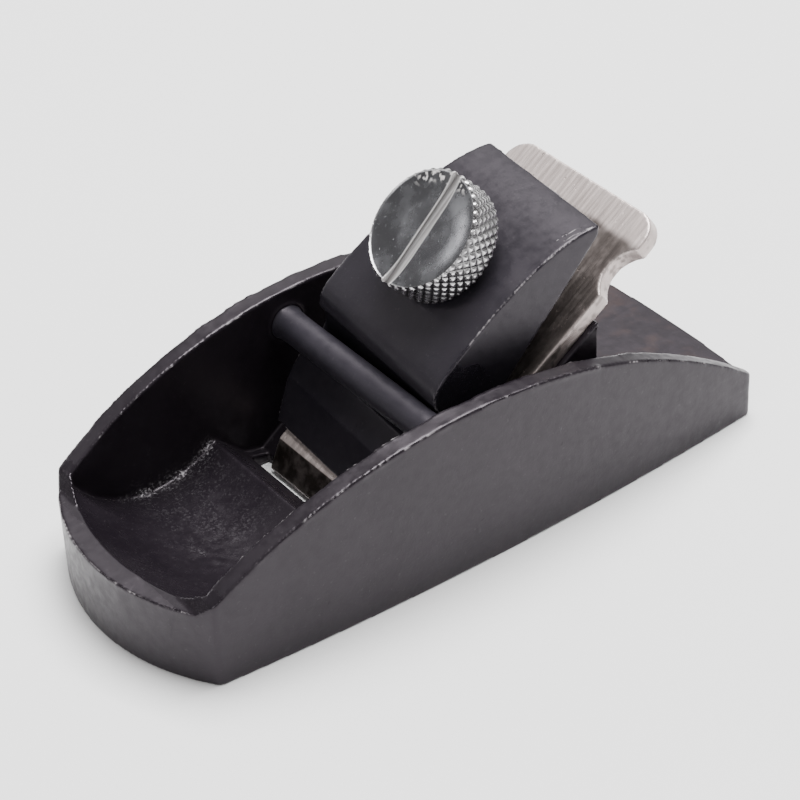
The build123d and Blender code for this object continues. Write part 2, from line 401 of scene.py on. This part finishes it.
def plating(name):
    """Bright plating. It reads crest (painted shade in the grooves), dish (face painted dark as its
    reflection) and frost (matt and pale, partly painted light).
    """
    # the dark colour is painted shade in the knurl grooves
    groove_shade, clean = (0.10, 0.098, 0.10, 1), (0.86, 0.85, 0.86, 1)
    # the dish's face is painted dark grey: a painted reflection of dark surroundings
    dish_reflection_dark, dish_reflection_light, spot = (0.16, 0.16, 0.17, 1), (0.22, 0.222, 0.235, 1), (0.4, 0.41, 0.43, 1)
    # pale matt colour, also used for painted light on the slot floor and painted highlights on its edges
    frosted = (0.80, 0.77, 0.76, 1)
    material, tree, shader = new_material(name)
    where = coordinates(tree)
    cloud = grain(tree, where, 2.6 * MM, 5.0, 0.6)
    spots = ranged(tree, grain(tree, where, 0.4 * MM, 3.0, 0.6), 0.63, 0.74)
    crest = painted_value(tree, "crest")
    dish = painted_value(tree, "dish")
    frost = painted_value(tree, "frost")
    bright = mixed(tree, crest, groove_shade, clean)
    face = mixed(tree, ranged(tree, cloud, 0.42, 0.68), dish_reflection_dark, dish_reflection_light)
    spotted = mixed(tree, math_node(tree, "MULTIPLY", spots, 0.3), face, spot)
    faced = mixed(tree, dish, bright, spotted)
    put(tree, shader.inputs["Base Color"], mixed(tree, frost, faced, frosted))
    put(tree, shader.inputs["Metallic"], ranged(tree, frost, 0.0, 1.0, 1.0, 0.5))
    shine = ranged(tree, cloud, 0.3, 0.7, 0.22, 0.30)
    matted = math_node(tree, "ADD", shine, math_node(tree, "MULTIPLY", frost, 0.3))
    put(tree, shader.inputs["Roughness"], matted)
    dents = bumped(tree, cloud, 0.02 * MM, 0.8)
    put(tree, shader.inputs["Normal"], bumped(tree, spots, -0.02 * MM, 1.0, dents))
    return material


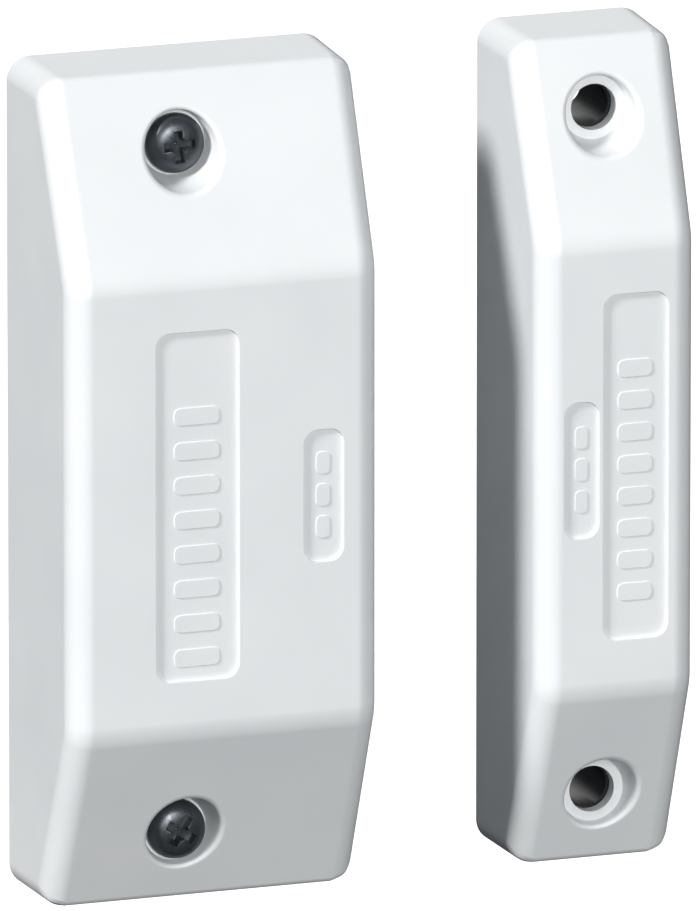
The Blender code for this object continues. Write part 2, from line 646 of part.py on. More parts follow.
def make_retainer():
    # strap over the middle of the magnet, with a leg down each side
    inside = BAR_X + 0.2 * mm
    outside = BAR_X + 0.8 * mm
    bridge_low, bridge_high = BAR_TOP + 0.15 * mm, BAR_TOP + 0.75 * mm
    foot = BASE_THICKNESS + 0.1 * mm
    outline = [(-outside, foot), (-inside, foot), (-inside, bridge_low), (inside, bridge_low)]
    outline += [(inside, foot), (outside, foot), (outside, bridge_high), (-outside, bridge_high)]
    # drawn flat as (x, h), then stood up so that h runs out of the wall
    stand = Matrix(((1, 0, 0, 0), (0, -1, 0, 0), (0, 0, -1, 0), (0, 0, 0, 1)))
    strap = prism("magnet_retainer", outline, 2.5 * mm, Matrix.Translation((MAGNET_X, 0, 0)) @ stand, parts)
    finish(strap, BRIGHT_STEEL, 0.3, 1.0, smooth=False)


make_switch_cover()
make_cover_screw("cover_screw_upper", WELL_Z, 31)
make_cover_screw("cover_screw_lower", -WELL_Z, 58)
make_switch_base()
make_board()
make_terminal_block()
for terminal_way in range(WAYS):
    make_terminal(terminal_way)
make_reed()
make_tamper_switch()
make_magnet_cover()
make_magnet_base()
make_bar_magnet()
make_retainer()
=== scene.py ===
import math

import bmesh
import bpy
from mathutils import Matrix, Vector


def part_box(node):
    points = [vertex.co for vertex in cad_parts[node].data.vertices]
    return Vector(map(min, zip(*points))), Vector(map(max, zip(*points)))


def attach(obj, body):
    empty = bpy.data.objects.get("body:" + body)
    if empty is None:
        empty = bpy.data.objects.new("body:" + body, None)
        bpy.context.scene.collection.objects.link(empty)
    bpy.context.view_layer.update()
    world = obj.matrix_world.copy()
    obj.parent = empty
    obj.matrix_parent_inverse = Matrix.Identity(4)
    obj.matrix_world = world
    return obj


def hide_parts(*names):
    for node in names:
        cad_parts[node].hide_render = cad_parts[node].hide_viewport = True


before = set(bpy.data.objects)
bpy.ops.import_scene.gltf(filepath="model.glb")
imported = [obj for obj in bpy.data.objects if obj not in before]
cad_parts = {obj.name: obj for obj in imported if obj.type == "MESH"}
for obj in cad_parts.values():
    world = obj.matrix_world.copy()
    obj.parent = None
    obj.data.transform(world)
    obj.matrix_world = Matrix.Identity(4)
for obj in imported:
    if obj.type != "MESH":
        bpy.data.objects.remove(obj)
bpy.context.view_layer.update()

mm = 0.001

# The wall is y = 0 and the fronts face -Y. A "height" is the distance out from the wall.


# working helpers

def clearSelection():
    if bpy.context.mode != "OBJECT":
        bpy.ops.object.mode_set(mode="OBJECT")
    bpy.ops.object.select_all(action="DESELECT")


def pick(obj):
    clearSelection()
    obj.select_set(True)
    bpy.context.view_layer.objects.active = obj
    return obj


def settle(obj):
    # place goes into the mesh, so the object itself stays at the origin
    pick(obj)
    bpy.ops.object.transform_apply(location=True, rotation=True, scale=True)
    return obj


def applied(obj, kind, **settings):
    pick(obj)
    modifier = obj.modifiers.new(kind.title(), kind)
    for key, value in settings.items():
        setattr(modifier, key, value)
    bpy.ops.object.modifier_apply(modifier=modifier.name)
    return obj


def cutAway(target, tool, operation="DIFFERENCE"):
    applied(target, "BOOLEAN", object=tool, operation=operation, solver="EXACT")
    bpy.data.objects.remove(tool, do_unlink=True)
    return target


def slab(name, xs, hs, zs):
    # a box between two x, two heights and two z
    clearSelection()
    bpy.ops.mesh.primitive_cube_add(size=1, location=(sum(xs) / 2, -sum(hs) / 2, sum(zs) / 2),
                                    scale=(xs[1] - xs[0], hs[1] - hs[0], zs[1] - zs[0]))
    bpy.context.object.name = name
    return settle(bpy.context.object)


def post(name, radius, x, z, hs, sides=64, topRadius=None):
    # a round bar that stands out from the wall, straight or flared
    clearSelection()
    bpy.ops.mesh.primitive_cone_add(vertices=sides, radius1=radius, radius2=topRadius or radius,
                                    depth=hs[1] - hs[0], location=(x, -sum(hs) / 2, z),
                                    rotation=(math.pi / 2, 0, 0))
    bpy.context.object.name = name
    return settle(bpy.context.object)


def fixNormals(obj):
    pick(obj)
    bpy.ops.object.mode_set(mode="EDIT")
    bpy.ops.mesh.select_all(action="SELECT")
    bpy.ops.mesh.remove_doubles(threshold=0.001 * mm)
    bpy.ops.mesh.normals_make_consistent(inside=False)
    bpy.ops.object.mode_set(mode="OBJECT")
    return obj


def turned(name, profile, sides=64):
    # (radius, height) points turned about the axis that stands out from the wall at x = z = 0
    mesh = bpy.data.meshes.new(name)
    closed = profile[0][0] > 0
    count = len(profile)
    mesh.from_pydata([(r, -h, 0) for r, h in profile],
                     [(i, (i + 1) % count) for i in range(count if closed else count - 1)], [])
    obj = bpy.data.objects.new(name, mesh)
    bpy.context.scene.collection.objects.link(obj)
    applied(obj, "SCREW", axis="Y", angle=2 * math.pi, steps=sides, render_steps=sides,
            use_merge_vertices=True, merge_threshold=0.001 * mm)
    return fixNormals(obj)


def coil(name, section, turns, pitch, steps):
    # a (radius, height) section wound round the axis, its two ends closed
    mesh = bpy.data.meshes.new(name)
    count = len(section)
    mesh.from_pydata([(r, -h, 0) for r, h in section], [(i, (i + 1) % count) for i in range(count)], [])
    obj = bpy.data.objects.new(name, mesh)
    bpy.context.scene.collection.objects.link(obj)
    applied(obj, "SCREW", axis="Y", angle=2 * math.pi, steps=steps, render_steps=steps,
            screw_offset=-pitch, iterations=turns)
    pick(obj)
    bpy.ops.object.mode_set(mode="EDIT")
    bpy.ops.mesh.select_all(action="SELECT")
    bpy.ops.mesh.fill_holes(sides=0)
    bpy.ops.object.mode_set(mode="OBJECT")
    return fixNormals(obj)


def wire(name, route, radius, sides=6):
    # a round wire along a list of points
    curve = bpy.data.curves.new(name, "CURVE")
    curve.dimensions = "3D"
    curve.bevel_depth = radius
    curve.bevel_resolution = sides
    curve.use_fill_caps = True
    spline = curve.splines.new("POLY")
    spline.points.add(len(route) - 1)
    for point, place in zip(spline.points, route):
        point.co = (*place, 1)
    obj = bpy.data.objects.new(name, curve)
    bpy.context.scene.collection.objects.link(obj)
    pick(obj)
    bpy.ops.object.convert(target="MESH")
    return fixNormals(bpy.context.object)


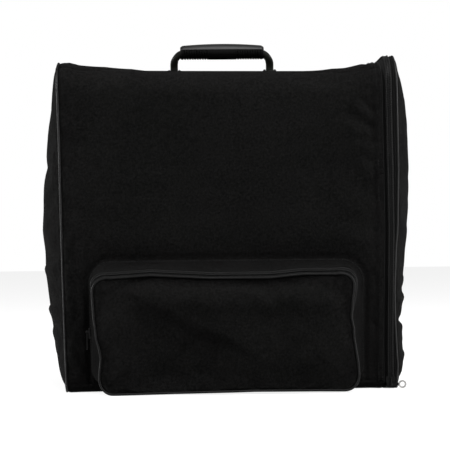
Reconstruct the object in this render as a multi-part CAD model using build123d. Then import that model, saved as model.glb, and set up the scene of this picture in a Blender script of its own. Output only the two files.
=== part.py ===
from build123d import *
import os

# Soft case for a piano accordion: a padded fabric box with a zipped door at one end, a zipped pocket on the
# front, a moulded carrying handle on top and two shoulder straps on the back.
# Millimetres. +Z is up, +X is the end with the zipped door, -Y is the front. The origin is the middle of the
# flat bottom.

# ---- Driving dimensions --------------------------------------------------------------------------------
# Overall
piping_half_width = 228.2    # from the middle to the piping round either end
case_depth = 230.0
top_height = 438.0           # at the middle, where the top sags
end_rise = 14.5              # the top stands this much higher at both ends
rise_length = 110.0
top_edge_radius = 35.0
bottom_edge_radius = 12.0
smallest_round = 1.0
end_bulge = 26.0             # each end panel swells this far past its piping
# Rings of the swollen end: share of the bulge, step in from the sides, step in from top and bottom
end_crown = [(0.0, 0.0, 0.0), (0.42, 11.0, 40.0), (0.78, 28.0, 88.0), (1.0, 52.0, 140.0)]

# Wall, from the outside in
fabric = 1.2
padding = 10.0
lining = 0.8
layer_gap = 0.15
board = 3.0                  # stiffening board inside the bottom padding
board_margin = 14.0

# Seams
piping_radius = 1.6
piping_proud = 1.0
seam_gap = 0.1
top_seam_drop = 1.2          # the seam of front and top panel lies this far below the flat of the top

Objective
Copy out exactly the lines from the one containing "make_switch_cover()" to the one containing "# The wall is", both ends inclusive.

The result
make_switch_cover()
make_cover_screw("cover_screw_upper", WELL_Z, 31)
make_cover_screw("cover_screw_lower", -WELL_Z, 58)
make_switch_base()
make_board()
make_terminal_block()
for terminal_way in range(WAYS):
    make_terminal(terminal_way)
make_reed()
make_tamper_switch()
make_magnet_cover()
make_magnet_base()
make_bar_magnet()
make_retainer()
=== scene.py ===
import math

import bmesh
import bpy
from mathutils import Matrix, Vector


def part_box(node):
    points = [vertex.co for vertex in cad_parts[node].data.vertices]
    return Vector(map(min, zip(*points))), Vector(map(max, zip(*points)))


def attach(obj, body):
    empty = bpy.data.objects.get("body:" + body)
    if empty is None:
        empty = bpy.data.objects.new("body:" + body, None)
        bpy.context.scene.collection.objects.link(empty)
    bpy.context.view_layer.update()
    world = obj.matrix_world.copy()
    obj.parent = empty
    obj.matrix_parent_inverse = Matrix.Identity(4)
    obj.matrix_world = world
    return obj


def hide_parts(*names):
    for node in names:
        cad_parts[node].hide_render = cad_parts[node].hide_viewport = True


before = set(bpy.data.objects)
bpy.ops.import_scene.gltf(filepath="model.glb")
imported = [obj for obj in bpy.data.objects if obj not in before]
cad_parts = {obj.name: obj for obj in imported if obj.type == "MESH"}
for obj in cad_parts.values():
    world = obj.matrix_world.copy()
    obj.parent = None
    obj.data.transform(world)
    obj.matrix_world = Matrix.Identity(4)
for obj in imported:
    if obj.type != "MESH":
        bpy.data.objects.remove(obj)
bpy.context.view_layer.update()

mm = 0.001

# The wall is y = 0 and the fronts face -Y. A "height" is the distance out from the wall.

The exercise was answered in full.